Today, it says the Budget will provide $287.5 million over the next four years to implement the first phase of the controversial reforms.
Social Development will get a fresh injection of $81.5 million in the Budget, but the rest of the money will have to come from within the department with the Government demanding that the ministry "re-prioritise" or cut its spending in some areas.
Among those likely to miss out will be the Waikato town of Otorohanga, which has recently enjoyed the services of a state-funded youth worker.
Mayor Dale Williams said it has made a real difference to the community.
"We've had virtually no under 25-year-old unemployment, our youth crime is right down - all of the indicators would suggest we're on the right track," he told ONE News.
"So I suspect we'll be back to how it was and the results that we used to get."
Funding will instead be focussed on early childhood education ($80 million), extra Work and Income staff ($55.1m) and youth services ($148.8m).
The reforms will see those on the unemployment, sickness and widows benefits, along with sole parents whose youngest is over five forced to look for work.
"170,000 New Zealanders spent the majority of the past decade on benefits.

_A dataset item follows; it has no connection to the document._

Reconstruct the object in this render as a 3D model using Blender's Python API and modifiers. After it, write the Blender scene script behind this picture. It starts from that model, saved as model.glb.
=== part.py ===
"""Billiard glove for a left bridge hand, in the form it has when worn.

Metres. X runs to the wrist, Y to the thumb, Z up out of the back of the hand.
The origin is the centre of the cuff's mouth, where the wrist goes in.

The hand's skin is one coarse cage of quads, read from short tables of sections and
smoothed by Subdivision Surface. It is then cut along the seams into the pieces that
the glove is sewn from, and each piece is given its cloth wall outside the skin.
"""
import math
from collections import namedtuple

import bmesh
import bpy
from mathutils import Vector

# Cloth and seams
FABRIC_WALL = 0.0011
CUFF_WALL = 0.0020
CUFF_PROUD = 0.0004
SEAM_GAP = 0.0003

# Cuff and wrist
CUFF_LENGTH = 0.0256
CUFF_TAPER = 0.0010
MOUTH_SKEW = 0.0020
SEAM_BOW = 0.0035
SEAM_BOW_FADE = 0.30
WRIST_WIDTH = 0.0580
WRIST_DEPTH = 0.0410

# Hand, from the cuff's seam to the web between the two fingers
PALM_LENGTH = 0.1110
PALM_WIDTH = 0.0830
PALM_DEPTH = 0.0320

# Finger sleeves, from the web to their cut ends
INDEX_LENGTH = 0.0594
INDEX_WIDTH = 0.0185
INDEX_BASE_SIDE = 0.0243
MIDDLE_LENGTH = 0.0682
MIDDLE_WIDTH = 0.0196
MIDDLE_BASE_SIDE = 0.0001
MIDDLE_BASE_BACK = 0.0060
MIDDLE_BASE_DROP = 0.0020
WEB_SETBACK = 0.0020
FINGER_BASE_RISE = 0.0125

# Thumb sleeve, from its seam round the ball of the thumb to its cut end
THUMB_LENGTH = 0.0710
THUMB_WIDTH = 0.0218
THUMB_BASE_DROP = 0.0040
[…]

That's bad for children, families, individuals and the economy," said Bennett.
She adds that $77.6 million will be spent to support around 14,000 disengaged 16 and 17-year olds into education or training.
"Youth providers will have unprecedented flexibility to work with disengaged or unemployed young people and teen parents to get them into education, attaining NCEA Level 2, or in training."
But Labour questions why the Government's pouring millions into youth services while at the same time restricting the number of young people that can access them - as is the case in Otorohanga.
"With 87,000 young people not in employment, education or training we need to be working with as many of those young people as possible," social development spokesperson Jacinda Ardern said.
Long-acting contraception will be paid for by the Government for beneficiaries as part of its reforms.
Bennett said $1 million will be spent on providing long-acting, reversible contraception, which will initially be for young people, but will then be rolled out to all beneficiaries.
"We certainly have concerns about children being born, in particular to those on welfare, and we see the access to contraception as actually being a barrier, in particular the cost around it.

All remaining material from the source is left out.